Not the milk bottles. Shoot anything but the bottles!

Also, I think, supposed to be comical? Smith eats a lot of carrots, so bring on the Bugs Bunny insinuations…and laugh? Is that funny? I guess it could be. In another movie. In any other movie. When he’s not eating carrots, Smith jabs them through bad-guy heads. Lethal carroting. When I put it like that, I almost want to watch this thing. (I am not going to watch this thing).

Next up is a lot more running and shooting, none of it filmed with any panache whatsoever, unless you’re a fan of mid-aughts blue/orange, high-contrast, ugly digital cinematography and generically spastic editing.

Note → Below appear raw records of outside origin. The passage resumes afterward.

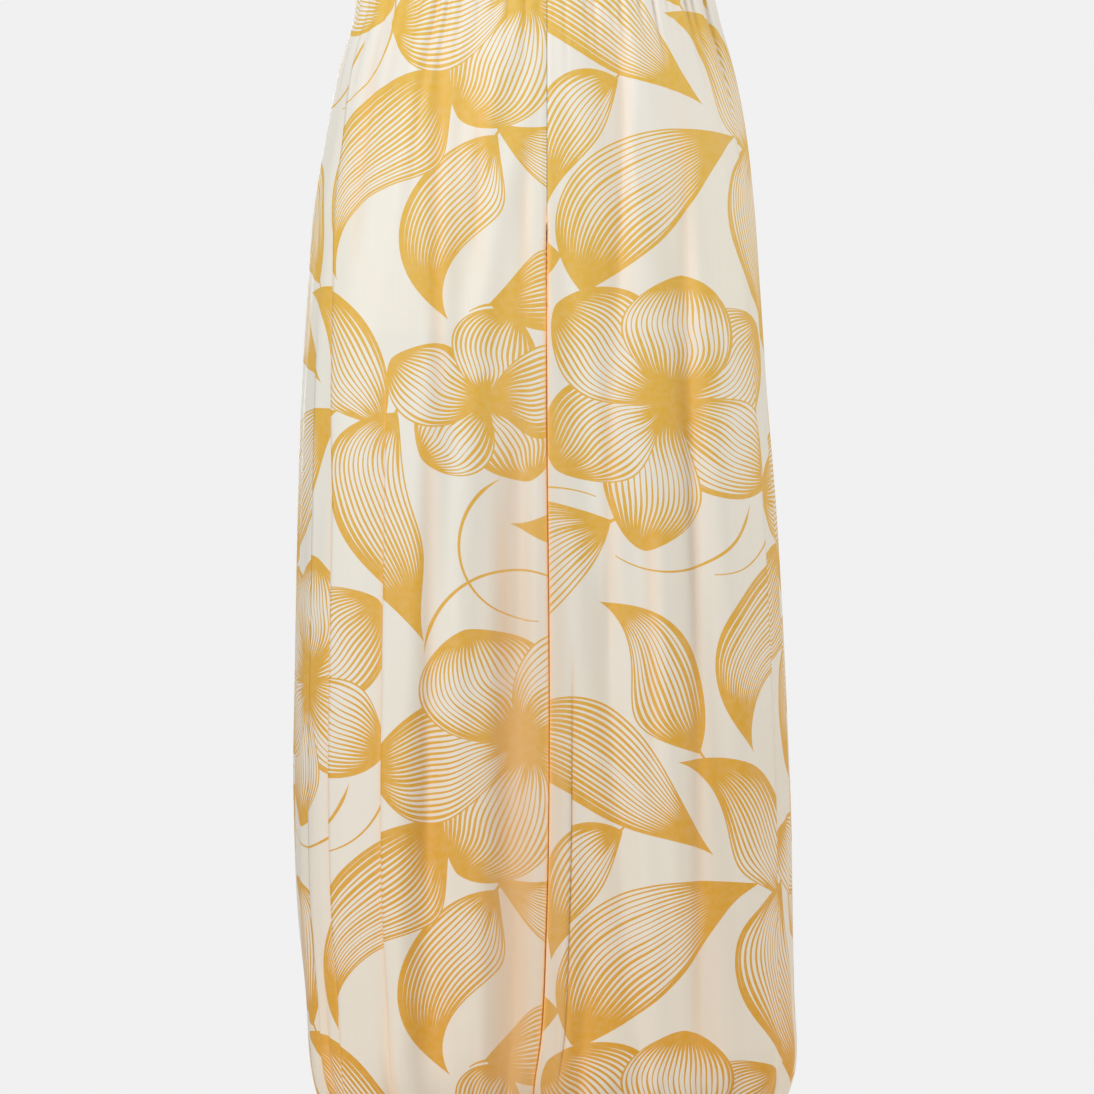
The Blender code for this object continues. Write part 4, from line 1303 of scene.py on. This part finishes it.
def lining_row(leg, height):
    """A level row of the lining, from the front centre seam round to the back one."""
    deep = smooth_step((PANEL_TOP - height) / LINING_INSET_DEPTH)
    below_band = smooth_step((PANEL_TOP - height) / LINING_SEWN_DEPTH)
    top_inset = mix(LINING_SEWN_INSET, LINING_TOP_INSET, below_band)
    inset = mix(top_inset, LINING_INSET, deep)
    faces, lengths = [], []
    for face in ("front", "back"):
        points, normals, distance = section(leg, face, height, inset, LINING_RISE)
        sewn = smooth_step((height - (CROTCH + LINING_RISE)) / LINING_SEAM_ENDS + 1.0)
        place = np.linspace(0.0, distance[-1], LINING_COLUMNS + 1)
        phase = LINING_WAVE_STARTS[face]
        share = place / distance[-1]
        drop = ramp(height, PANEL_TOP, LINING_HEM)
        wave = np.sin(LINING_WAVE_TURNS * share + phase + LINING_WAVE_DRIFT * drop)
        out = -LINING_WAVE * drop * (1 + wave)
        out *= np.sin(math.pi * share) ** 0.5
        x, y = (np.interp(place, distance, points[:, axis])
                + out * np.interp(place, distance, normals[:, axis]) for axis in (0, 1))
        held = sewn * (1.0 - smooth_step(place / LINING_SEAM_REACH))
        x = mix(x, LINING_HALF_GAP, held)
        faces.append(lean(np.maximum(x, LINING_HALF_GAP), y, height, leg))
        lengths.append(place)
    flat = np.concatenate([lengths[0][:-1], lengths[0][-1] + lengths[1][-1] - lengths[1][::-1]])
    return np.vstack([faces[0][:-1], faces[1][::-1]]), flat


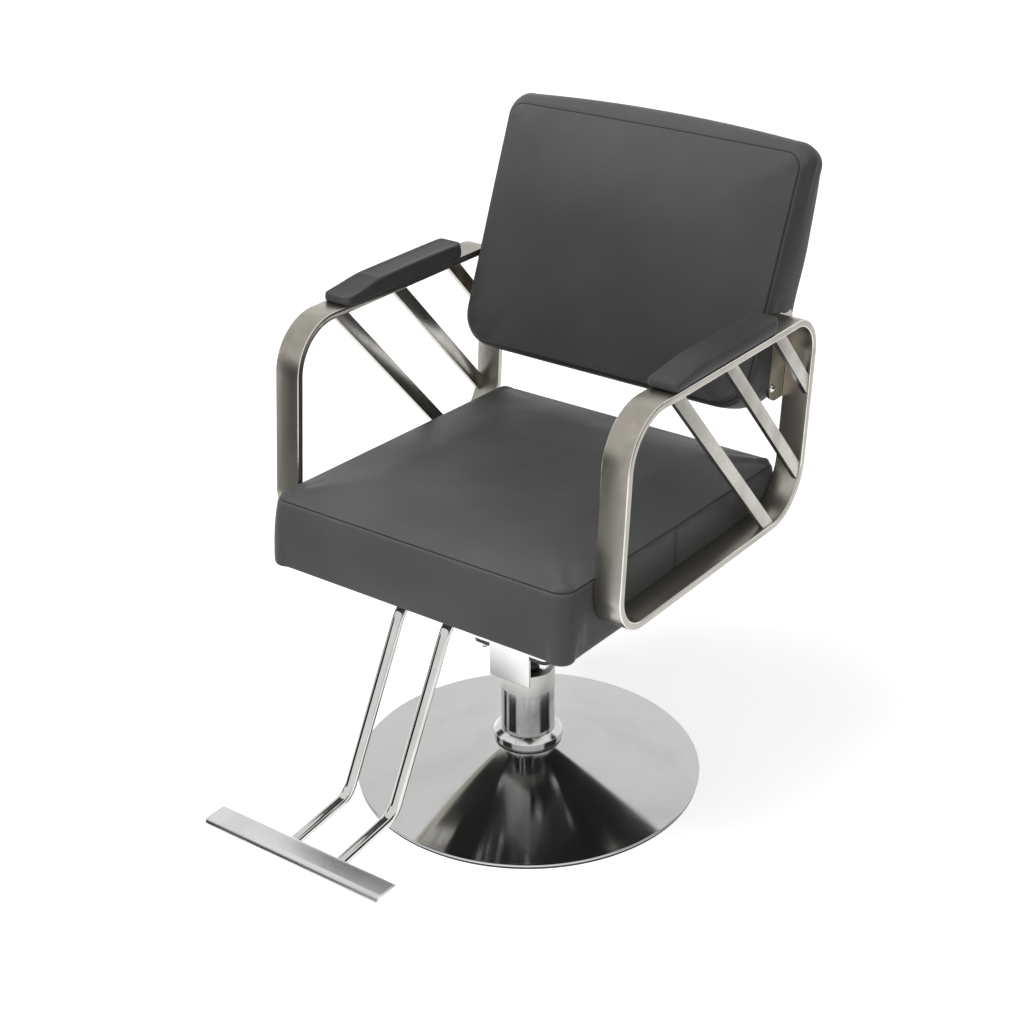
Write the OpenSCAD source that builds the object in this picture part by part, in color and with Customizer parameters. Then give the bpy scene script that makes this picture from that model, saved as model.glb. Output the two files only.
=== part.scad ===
// Hairdressing chair on a hydraulic column, lengths in millimetres.
// The chair faces -Y and +Z is up. The origin is on the floor under the middle of the base.
// It is drawn with the seat at its lowest, facing forward, and the pump pedal released.

/* [Base] */
// Radius of the round base
base_r = 250; // [225:1:275]
// Height of the dish edge above the floor
rim_h = 6; // [5:0.5:9]
// Width of the rolled dish edge
rim_w = 4; // [3:0.5:6]
// Thickness of the dish metal
dish_t = 2; // [1.5:0.1:2.5]
// Radius where the dish turns flat at the neck
neck_r = 47; // [44:0.5:50]
// Height of the flat top of the dish
neck_h = 54; // [50:0.5:56]
// Width of the rubber floor trim
trim_w = 23; // [18:1:26]
// Height of the rubber floor trim
trim_h = 2.5; // [2:0.1:3]
// How far the trim stays inside the dish edge
trim_inset = 1; // [0.5:0.5:2]
// Thickness of the steel floor plate
plate_t = 5; // [4:0.5:5]
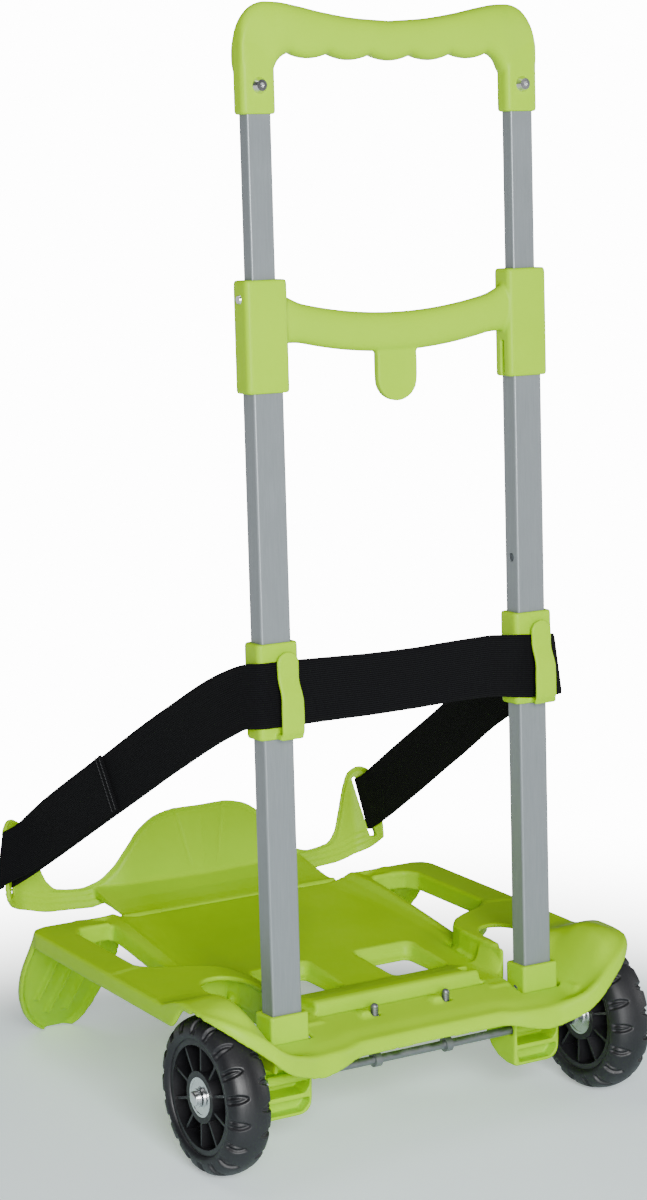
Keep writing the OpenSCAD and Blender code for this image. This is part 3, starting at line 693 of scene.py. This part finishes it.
def build_axle_box(s):
    """socket round the tube's foot, with the open box under it that holds the axle"""
    parts = [tube_loft([[(x, y, z) for x, y in rrect(28.6 - k, 21.4 - k, 2.0)] for z, k in ((-10, 0), (31.0, 0), (32.0, 1.0))], s, 66)]
    rings = []
    for y, zb, zt, k in ((-6.6, 28.6, 70, 0.8), (-5.4, 27.6, 70, 0), (4, 27.2, 70, 0), (14, 29.5, 70, 0), (22, 34, 70, 0.2), (28, 41, 69.5, 0.6), (32, 49, 68.5, 1.2), (34.4, 58, 67, 2.2)):
        w = 18.7 - k
        r = []
        for px, pz, q in ((-w, zt, 1.2), (-w, zb, 3.0), (w, zb, 10.5), (w, zt, 1.2)):
            r.append((px, pz, q))
        pts = []
        for i in range(4):
            b = np.array(r[i][:2]); u = np.array(r[i - 1][:2]) - b; v = np.array(r[(i + 1) % 4][:2]) - b
            lu, lv = np.linalg.norm(u), np.linalg.norm(v)
            q = min(r[i][2], lu * 0.45, lv * 0.45)
            e0, e1 = b + u / lu * q, b + v / lv * q
            for j in range(9):
                t = j / 8
                pts.append((1 - t) ** 2 * e0 + 2 * t * (1 - t) * b + t * t * e1)
        rings.append([(s * TH - 0.6 + x, y, z) for x, z in pts])
    parts.append(loft(rings))
    o = join("axle_box_" + ("left" if s < 0 else "right"), parts)
    remesh(o, 0.7)
    c0 = s * TH - 0.6
    cuts = [tube_loft([[(x, y, z) for x, y in rrect(22.4, 14.7, 1.5)] for z in (-2, 60)], s, 66)]
    # upper and lower chambers, open at the back, with a ledge left across
    for z0, z1, w0, w1, dp in ((42.6, 63.5, 16.6, 16.6, 15.5), (30.2, 39.4, 14.6, 16.6, 9)):
        ring = [(c0 - w0, z0), (c0 + w0 - 3, z0), (c0 + w1, z0 + 5), (c0 + w1, z1), (c0 - w1, z1)]
        ring = [tuple(p) for p in round_poly(ring, 1.6, 4)]
        cuts.append(loft([[(x, y, z) for x, z in ring] for y in (-20, -6.6 + dp)]))
    cuts.append(loft([[(x, 3.7 * math.cos(t), AXZ + 3.7 * math.sin(t)) for t in np.linspace(0, 2 * math.pi, 20, endpoint=False)] for x in (s * TH - 40, s * TH + 40)]))
    cut(o, cuts)
    remesh(o, 0.6)
    relax(o, 5)
    return done(o, "base", "green_plastic", GREEN, "tube_foot_" + ("left" if s < 0 else "right"))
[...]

Seconds after whatever it was that happened last, Smith and Hertz are in a gun factory and, again in mere seconds, Smith rigs up some fifty automatic rifles with strings and duct tape and, like he was puppet-master John Malkovich himself, shoots another 50-odd men with guns.

Is this funny or clever or exciting? It is not.

But what I kept asking myself was, why is this not funny or clever or exciting? It’s not like there’s any shortage of brief, loud, shoot ‘em up action flicks that consist of little more than running and shooting. Liam Neeson makes one a year. At the very least, these movies are watchable. That’s why they exist. To be watched when you don’t want for even a second to think. You’re there for the running and shooting. You don’t turn them off after 45 minutes complaining of flaws in internal logic. You expect an absence of internal logic. You want that absence. You want to laugh at the absurdity.

So why is it physically impossible not to turn off Shoot ‘em Up? What about its running and shooting renders it unwatchable?

It might be this. It might be that, because the absurdity of the movie is so very intentional, because it’s trying so very hard to achieve what the best trash succeeds at naturally, it turns into a satire, a joke, a knowing poke in the ribs. Which might well be enjoyable. If it were five minutes on a sketch comedy show. A whole movie? It’s unbearable.

There’s a scene where Smith and the whore have sweaty naked sex, only to be interrupted by 50-odd men with guns bursting in on them. A gunfight follows, Smith standing, the whore in his arms, presumably still screwing her as he murders his enemies. One can see how, on paper, this sounds like it could be comical. In this movie, one can see how it isn’t.

Seems a shame to be yawning at this scene, but here we are

Then again, I could be wrong. Maybe this isn’t the problem. This sort of knowing over-the-topness worked well enough in Crank. Why not here? Maybe something deeper and more mysterious is going on. Problem is, I have the sinking feeling the only way to find out for sure would be to watch it—any of it—again. I am not going to watch even one more minute of Shoot ‘em Up.

My compatriot at Stand By For Mind Control, the Evil Genius, tried on two occasions to watch Shoot ‘em Up. Both times, he failed. He only made it as far as twenty minutes. And that was the second time, when he was fully aware of what to expect and what kind of physical stamina would be required of him. And yet—twenty minutes. An hour for me. Science demands an answer to what is going on here. Alas, I am not the scientist for the job.

Will one among you dare to test your mettle against this killer of film-viewers? If so, please report your findings. But let me be clear: I am in no way asking you to do this. Stand By For Mind Control will not be held liable for any physical injury up to and including death by boredom/incredulity/internal hemorrhaging.

Good luck!

2 responses on “It Is Physically Impossible to Sit Through Shoot ‘Em Up

  1. The bit where a gunman kills a bunch of henchman without stopping screwing a lady is done to great effect in Drive Angry 3D, which is a very, very watchable movie. I really do recommend it. And it’s Nick Cage doing the screwing and killing, and he’s also drinking a bottle of whiskey the whole time, so all the better.

    I will not attempt to watch this thing.